Author : Sam Clough, Staff Writer

Sacha slumped down in a doorway, gathering her heavy clothes tighter around her. As a prophylactic measure, the cloth and leather were almost useless: it was less about protection, more about appearances. The door behind her was like every other in this street. Rough, wooden, and with a ‘X’ splashed across it in red paint.

She stared at the bodies that littered the street. Tens of them on this street alone, thousands across the district, and hierarchy-knew how many uninfected were starving to death in their homes, afraid to unseal the windows. Some of the infected were dangerous, violent, but those in the later stages of infection just curled up and died where they fell.

Sacha was trapped, doubly so. By the quarantine around the town, and by the blockade of the ‘red’ districts. She was not infected. Unlike the citizens of the town, Sacha had an immune system she could talk to.

However resistant she was to the pathogens in the air, she was not resistant to the flamethrowers of the local army. In the style of armed forces everywhere, they had donned their rudimentary hazardous materials suits and were methodically putting the town to flame.

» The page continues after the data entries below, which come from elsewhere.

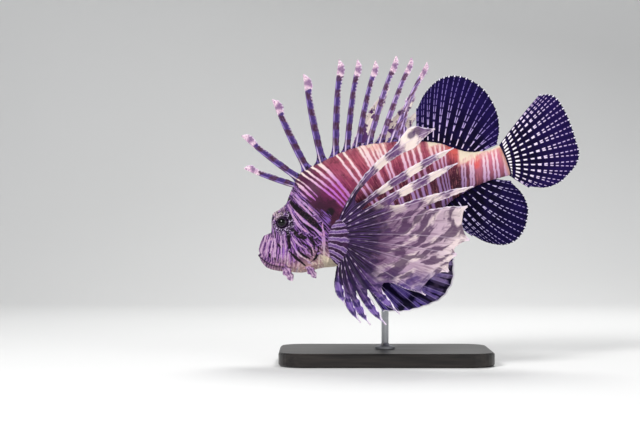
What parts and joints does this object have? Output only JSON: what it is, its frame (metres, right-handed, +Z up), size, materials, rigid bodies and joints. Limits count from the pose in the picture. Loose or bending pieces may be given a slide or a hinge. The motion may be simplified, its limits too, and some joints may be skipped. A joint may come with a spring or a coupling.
{
  "type": "red lionfish model",
  "caption": "Life-size still model of a red lionfish hovering nose down with fanned pectoral fins and raised dorsal spines, held by one rod on a flat display stand.",
  "frame": {"origin": "middle of the stand's flat underside, below the rod that carries the belly", "axes": "+Z up; the snout points along -X and the tail along +X; the fish's left side faces -Y"},
  "size_m": [0.3051, 0.1878, 0.2758],
  "materials": {
    "body_skin": "satin fish skin with fine scales: broad maroon bands between narrow cream to lilac lines",
    "head_skin": "satin skin, violet purple with fine lilac lines round the eye and a cream-pink throat",
    "pectoral_skin": "thin lilac membrane with purple blotches and pale rays",
    "spine_skin": "pale spine with a narrow skin behind it, banded violet and brown-purple",
    "dark_fin": "dark indigo membrane with pale dashes along the rays",
    "flap_skin": "soft skin flap, cream lilac with brown bars",
    "eye": "glossy black eye with a thin dark iris",
    "stand_plate": "satin black display plate with bevelled edges",
    "stand_steel": "brushed steel rod with a turned foot"
  },
  "bodies": {
    "root": {"trunk": "body_skin", "head": "head_skin", "lower_jaw": "head_skin", "tail_root": "body_skin", "eye_left": "eye", "pectoral_fin_left": "pectoral_skin", "pelvic_fin_left": "dark_fin", "brow_tentacle_left": "flap_skin", "jaw_flap_left": "flap_skin", "cheek_flap_left": "flap_skin", "eye_right": "eye", "pectoral_fin_right": "pectoral_skin", "pelvic_fin_right": "dark_fin", "brow_tentacle_right": "flap_skin", "jaw_flap_right": "flap_skin", "cheek_flap_right": "flap_skin", "dorsal_spines": "spine_skin", "soft_dorsal_fin": "dark_fin", "tail_fin": "dark_fin", "anal_fin": "dark_fin", "stand_base": "stand_plate", "stand_rod": "stand_steel"}
  },
  "joints": []
}
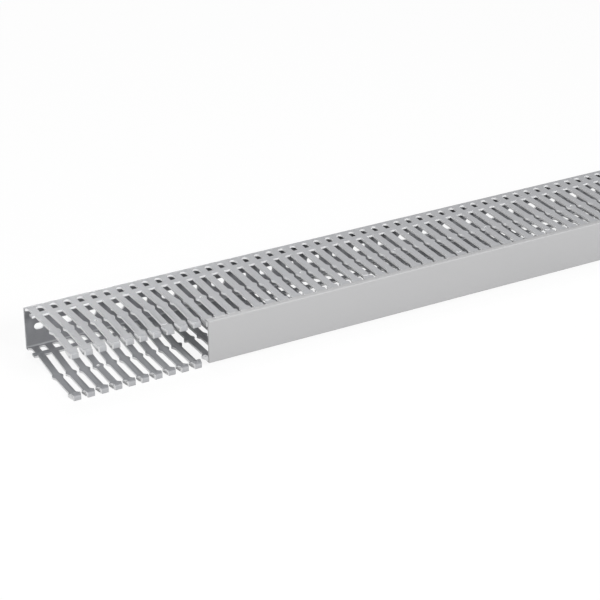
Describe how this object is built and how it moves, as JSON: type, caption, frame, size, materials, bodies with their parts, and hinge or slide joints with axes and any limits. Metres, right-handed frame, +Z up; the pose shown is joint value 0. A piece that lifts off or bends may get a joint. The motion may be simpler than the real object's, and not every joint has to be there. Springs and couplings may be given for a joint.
{
  "type": "slotted wiring duct",
  "caption": "Open-slot wiring duct of grey plastic with comb walls and a clip-on flat cover slid partly along it.",
  "frame": {"origin": "on the floor under the middle of the duct and its cover as they stand", "axes": "+X along the duct towards the covered end, +Y towards the mounting side, +Z up across the duct's width"},
  "size_m": [1.128, 0.1018, 0.0478],
  "materials": {
    "duct": "extruded light grey rigid PVC, satin matt",
    "cover": "extruded light grey rigid PVC, satin matt, smooth"
  },
  "bodies": {
    "duct": {"duct": "duct"},
    "cover": {"cover": "cover"}
  },
  "joints": [
    {"name": "cover_slide", "type": "slide", "parent": "duct", "child": "cover", "axis": [1, 0, 0], "range_m": [0, 0.75]}
  ]
}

Someone walked past the door by which Sacha was slumped. He was wearing a neat, well-fitted uniform – that of an officer in the local army. He continued past her, down the street, then Sacha heard him stop and backtrack. He stared at her for a long moment, then spoke.

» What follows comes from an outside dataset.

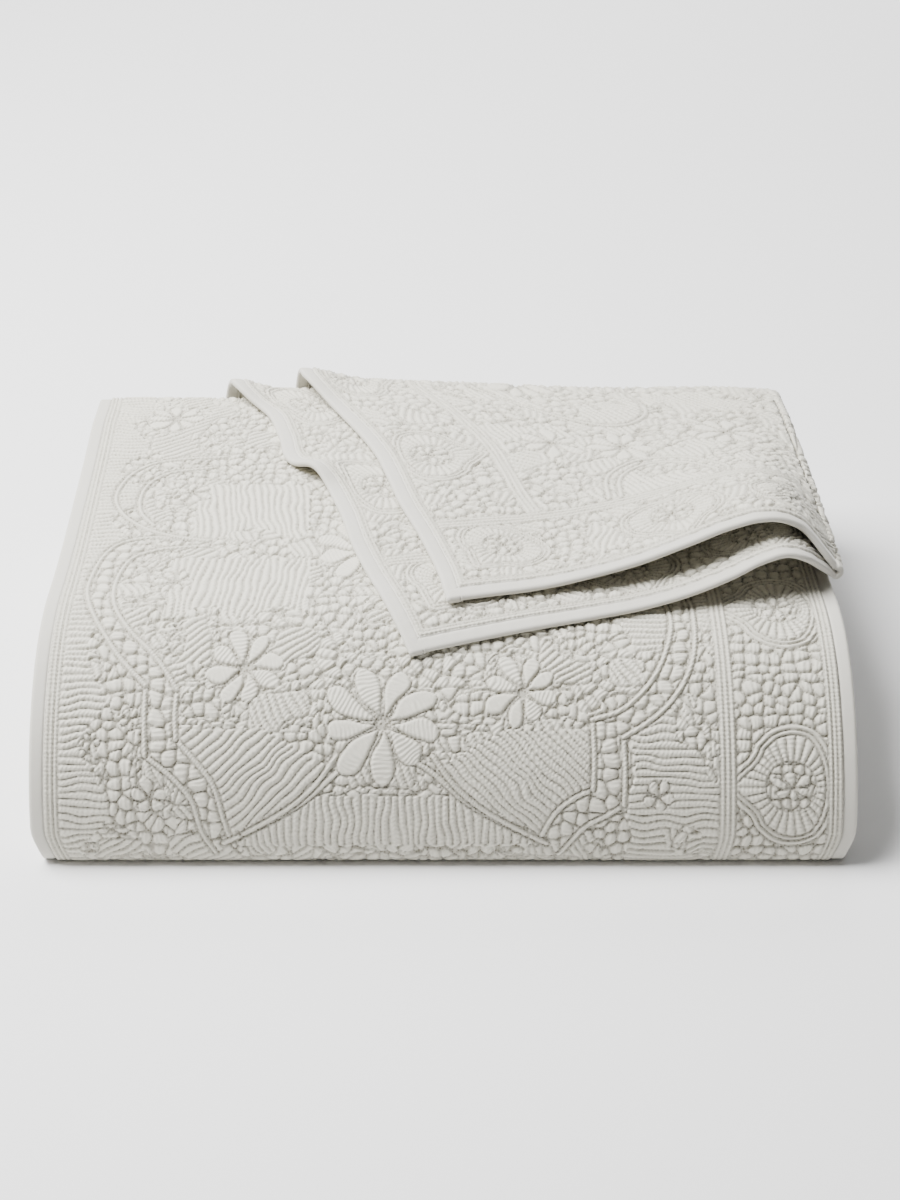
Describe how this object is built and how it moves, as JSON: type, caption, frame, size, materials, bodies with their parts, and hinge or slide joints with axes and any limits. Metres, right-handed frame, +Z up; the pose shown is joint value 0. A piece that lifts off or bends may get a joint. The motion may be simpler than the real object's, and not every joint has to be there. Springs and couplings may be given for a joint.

“Emdal-Abek Sacha Sousver. Medical technician, on assignment from Cluster.”

“And you are?” Mildly surprised at the use of her full name and the unimpressive description of her assignment, Sacha got to her feet and eyed the officer more closely.

“Ash-Abek Peter Carnelian. Disruptor.”

“Sent to rescue me?”

“No. Cluster is worried that this crisis will lead eventually to a military coup. I’m here to guide them down a different track.”

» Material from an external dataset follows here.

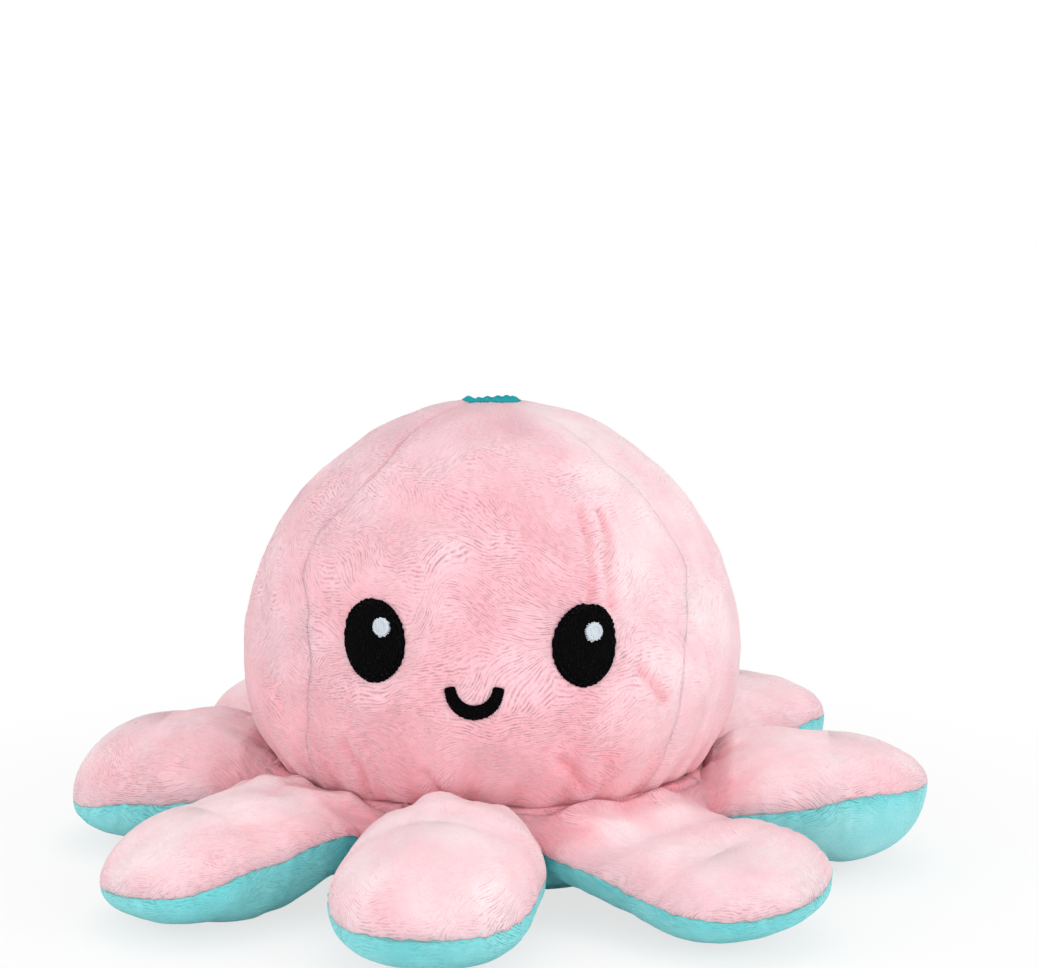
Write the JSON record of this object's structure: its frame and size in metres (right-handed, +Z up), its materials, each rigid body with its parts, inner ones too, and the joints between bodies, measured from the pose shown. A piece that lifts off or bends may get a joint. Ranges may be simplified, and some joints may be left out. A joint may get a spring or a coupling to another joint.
{
  "type": "plush octopus",
  "caption": "Soft reversible octopus: a round stuffed head with a smiling embroidered face over plump arms that lift and droop, and a contrasting lining in the hollow under it.",
  "frame": {"origin": "on the floor under the middle of the head, at the bottom centre of the bounding box", "axes": "+Z up through the crown; the face looks along -Y, turned 5 degrees towards +X from the front arm, arm_1, which points along -Y; +X is the octopus's left"},
  "size_m": [0.2, 0.2, 0.1062],
  "materials": {
    "pink_pile": "matte",
    "teal_pile": "matte",
    "fibre_fill": "matte",
    "black_thread": "satin",
    "white_thread": "satin"
  },
  "bodies": {
    "head": {"head_gore_front": "pink_pile", "head_gore_right": "pink_pile", "head_gore_back": "pink_pile", "head_gore_left": "pink_pile", "lining_gore_front": "teal_pile", "lining_gore_right": "teal_pile", "lining_gore_back": "teal_pile", "lining_gore_left": "teal_pile", "head_stuffing": "fibre_fill", "skirt_top": "pink_pile", "skirt_under": "teal_pile", "eye_left": "black_thread", "eye_right": "black_thread", "eye_glint_left": "white_thread", "eye_glint_right": "white_thread", "smile": "black_thread", "lining_eye_left": "black_thread", "lining_eye_right": "black_thread", "lining_eye_glint_left": "white_thread", "lining_eye_glint_right": "white_thread", "lining_frown": "black_thread", "crown_tack": "teal_pile", "lining_crown_tack": "pink_pile", "neck_seam_thread": "pink_pile", "mouth_seam_thread": "teal_pile"},
    "arm_1": {"arm_1_top_cover": "pink_pile", "arm_1_under_cover": "teal_pile", "arm_1_stuffing": "fibre_fill"},
    "arm_2": {"arm_2_top_cover": "pink_pile", "arm_2_under_cover": "teal_pile", "arm_2_stuffing": "fibre_fill"},
    "arm_3": {"arm_3_top_cover": "pink_pile", "arm_3_under_cover": "teal_pile", "arm_3_stuffing": "fibre_fill"},
    "arm_4": {"arm_4_top_cover": "pink_pile", "arm_4_under_cover": "teal_pile", "arm_4_stuffing": "fibre_fill"},
    "arm_5": {"arm_5_top_cover": "pink_pile", "arm_5_under_cover": "teal_pile", "arm_5_stuffing": "fibre_fill"},
    "arm_6": {"arm_6_top_cover": "pink_pile", "arm_6_under_cover": "teal_pile", "arm_6_stuffing": "fibre_fill"},
    "arm_7": {"arm_7_top_cover": "pink_pile", "arm_7_under_cover": "teal_pile", "arm_7_stuffing": "fibre_fill"},
    "arm_8": {"arm_8_top_cover": "pink_pile", "arm_8_under_cover": "teal_pile", "arm_8_stuffing": "fibre_fill"}
  },
  "joints": [
    {"name": "arm_1_lift", "type": "hinge", "parent": "head", "child": "arm_1", "pos_m": [0, -0.0515, 0.013], "axis": [-1, 0, 0], "range_deg": [-30, 35]},
    {"name": "arm_2_lift", "type": "hinge", "parent": "head", "child": "arm_2", "pos_m": [0.03642, -0.03642, 0.013], "axis": [-0.7071, -0.7071, 0], "range_deg": [-30, 35]},
    {"name": "arm_3_lift", "type": "hinge", "parent": "head", "child": "arm_3", "pos_m": [0.0515, 0, 0.013], "axis": [0, -1, 0], "range_deg": [-30, 35]},
    {"name": "arm_4_lift", "type": "hinge", "parent": "head", "child": "arm_4", "pos_m": [0.03642, 0.03642, 0.013], "axis": [0.7071, -0.7071, 0], "range_deg": [-30, 35]},
    {"name": "arm_5_lift", "type": "hinge", "parent": "head", "child": "arm_5", "pos_m": [0, 0.0515, 0.013], "axis": [1, 0, 0], "range_deg": [-30, 35]},
    {"name": "arm_6_lift", "type": "hinge", "parent": "head", "child": "arm_6", "pos_m": [-0.03642, 0.03642, 0.013], "axis": [0.7071, 0.7071, 0], "range_deg": [-30, 35]},
    {"name": "arm_7_lift", "type": "hinge", "parent": "head", "child": "arm_7", "pos_m": [-0.0515, 0, 0.013], "axis": [0, 1, 0], "range_deg": [-30, 35]},
    {"name": "arm_8_lift", "type": "hinge", "parent": "head", "child": "arm_8", "pos_m": [-0.03642, -0.03642, 0.013], "axis": [-0.7071, 0.7071, 0], "range_deg": [-30, 35]}
  ]
}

“Let me guess. Kill the High Command.”

“In one. Are you sure you’re medical?”

“Positive. Do you think you could get me out of here? I’m becoming immunocomprimised. I’ve done all I can to help, but I need to get into a medical lab.”

“I think I’ll be able to explain it away.”

Peter placed a hand on her shoulder, and they headed for the nearest checkpoint. A line of soldiers were carefully creating a dead zone on the infected side, setting fire to everything within ten metres of the perimeter. A milling crowd of the infected were shouting, screaming and begging just outside the reach of the flamethowers.

“Sod,” Peter murmured, “we’re going to have to get through them.”

One of the crowd spotted Peter’s uniform.

“Djah!” The cry of ‘officer’ went up, and as one mass, the infected turned and ran towards what they saw as their salvation.

“Run.” Peter hissed, and Sacha fled back the way they’d come. He drew a sidearm, and levelled it at the crowd. “Uhd. Tuz lidla. Lidla!” Some of the more risk-averse slowed, but most continued to run. He fired three times into the crowd, and ran after Sacha.

Panicking, Sacha ran headlong into a dead end. Peter was hot on her heels, having discarded his now-empty sidearm. There was a knife in his hand, and bloodstains covered his once-immaculate uniform. He threw something at her. Instinctively, she caught it: small, ovoid and metallic. A capsule key.

A rush of air almost knocked her off her feet and a door hissed open in the air beside: Peter had called his one-man capsule. He wanted her to leave.